One of China’s most shocking attempts to dominate Tibetan Buddhism came in its repeated insistence that the eventual reincarnation or succession of the Dalai Lama—who has been forced to live in exile from Tibet for more than six decades—must comply with Chinese laws.
“The [Chinese] government’s position violates international standards of religious freedom, which guarantee the right of religious communities ‘to train, appoint, elect or designate by succession appropriate leaders,” the report says, quoting a UN declaration on eliminating religious discrimination and intolerance.
The bipartisan Tibetan Policy and Support Act, which McGovern and Rubio introduced in Congress in the fall of 2019, will make it official US policy that only the Dalai Lama and the Tibetan Buddhist community can decide on his succession—and will sanction any Chinese officials who attempt to appoint their own Dalai Lama in the future.

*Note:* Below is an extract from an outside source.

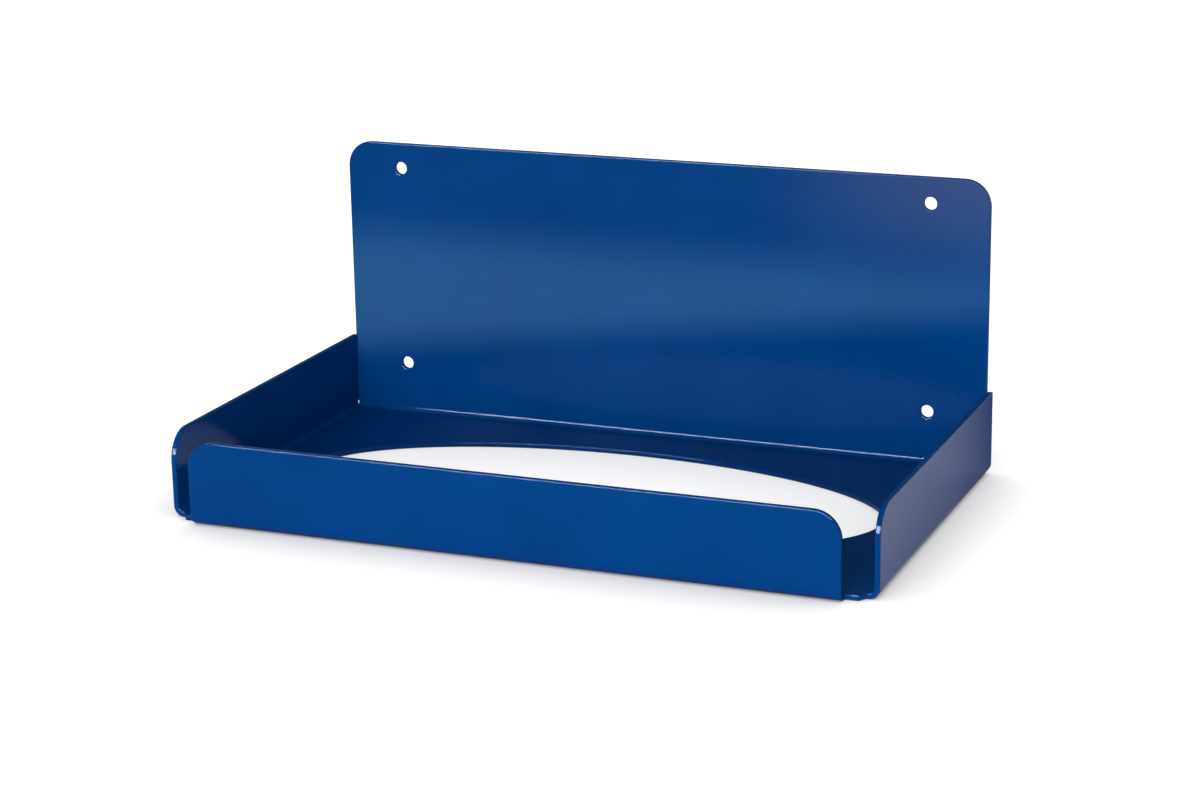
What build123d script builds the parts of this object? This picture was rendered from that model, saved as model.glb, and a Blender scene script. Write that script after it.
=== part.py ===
"""Wall-mounted paper towel dispenser: one sheet, cut flat, folded four times and powder coated.

A pack of towels lies in the tray behind the front lip, and the towels are pulled down through
the oval opening in the floor. Millimetres, +X to the right, +Y into the wall, +Z up. The origin
is the centre of the four screw holes, on the face that lies against the wall.
"""
from build123d import *
from math import isclose
import os

# Sheet and folds
sheet = 3.0  # thickness of the coated sheet
fold_inside = 3.0  # inner radius of each of the four folds
edge_round = 0.5  # the coating rounds the outer cut edges by this radius
rim_bevel = 0.4  # deburring bevel on both rims of the opening and of each screw hole
sharp_turn = 20.0  # faces that turn by more than this, in degrees, meet in a cut edge

# Tray, outside sizes, heights from the underside of the floor
tray_width = 400.0  # over the two side walls
tray_depth = 232.5  # from the wall face of the back plate to the front of the lip
side_height = 47.5  # top of the side walls
side_corner = 16.0  # rounded front top corner of a side wall
side_front = 11.0  # a side wall starts this far behind the front of the lip
side_rear = 1.0  # and stops this far short of the wall face
lip_height = 47.5  # top of the front lip
lip_side = 16.75  # each end of the lip is this far in from the outside of the side wall
lip_corner = 15.0  # rounded top corners of the lip
back_height = 168.0  # top of the back plate
back_corner = 15.0  # rounded top corners of the back plate
back_gap = 0.25  # gap between each edge of the back plate and the side wall beside it

# Floor
opening_side = 30.5  # from the outside of a side wall to the end of the oval opening
opening_rear = 36.5  # from the wall face to the opening
opening_front = 38.0  # from the opening to the front of the lip
fold_clear = 0.8  # the floor's cut front corners stay this far clear of the folds
front_cut = 2.8  # width of the slanting cut at each front corner
rear_slit = 0.3  # slit between the rear fold and a side fold, along their mitre
rear_relief = 3.0  # diameter of the relief hole where that slit starts

# Screw holes in the back plate
screw_hole = 7.5  # diameter
screw_side = 34.25  # from a hole's centre to the side edge of the plate
screw_top = 15.0  # from the upper pair to the top edge
screw_low = 33.0  # from the lower pair down to the underside

# Worked out from the sizes above
fold_outside = fold_inside + sheet
half_width = tray_width / 2
half_lip = half_width - lip_side
half_back = half_width - sheet - back_gap
half_length = half_width - opening_side  # of the oval opening, from its middle
half_depth = (tray_depth - opening_rear - opening_front) / 2
opening_y = -opening_rear - half_depth
screw_x = half_back - screw_side
screw_high = back_height - screw_top
screw_centre_z = (screw_low + screw_high) / 2
side_fold_x = half_width - fold_outside  # the floor ends and a side fold begins
rear_fold_y = -fold_outside
lip_fold_y = fold_outside - tray_depth
floor_front_y = lip_fold_y + fold_clear
side_front_y = side_front - tray_depth
strip_floor = 2 * fold_outside  # a folded strip reaches this far into the floor
over = 5.0  # cutters stand proud by this much
mitre_reach = strip_floor + over  # the cutters at a rear corner reach this far from it


def fold_section(reach, rise):
    """Section of one folded strip: floor, fold, and upright with its outer face at reach."""
    inner_end = reach - fold_outside - strip_floor
    outer = Polygon((inner_end, 0), (reach, 0), (reach, rise), (inner_end, rise), align=None)
    hollow = Polygon(
        (inner_end - over, sheet),
        (reach - sheet, sheet),
        (reach - sheet, rise + over),
        (inner_end - over, rise + over),
        align=None,
    )
    outer_foot = outer.vertices().group_by(Axis.Y)[0].sort_by(Axis.X)[-1]
    hollow_foot = hollow.vertices().group_by(Axis.Y)[0].sort_by(Axis.X)[-1]
    return fillet(outer_foot, fold_outside) - fillet(hollow_foot, fold_inside)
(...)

The bill will also update the Tibetan Policy Act of 2002; prevent China from opening a new consulate in the US until a US consulate is allowed in Tibet’s capital of Lhasa; address water security and climate change in Tibet; formalize humanitarian assistance to Tibetans; and push China to negotiate with the Dalai Lama and Tibetan leaders without preconditions.
Tell Congress to pass the Tibetan Policy and Support Act.
Freeing Tibetan political prisoners
A preview of what China might attempt to do once the Dalai Lama, now 84, eventually passes away can be seen in its kidnapping of the Panchen Lama, one of the most important figures in Tibetan Buddhism.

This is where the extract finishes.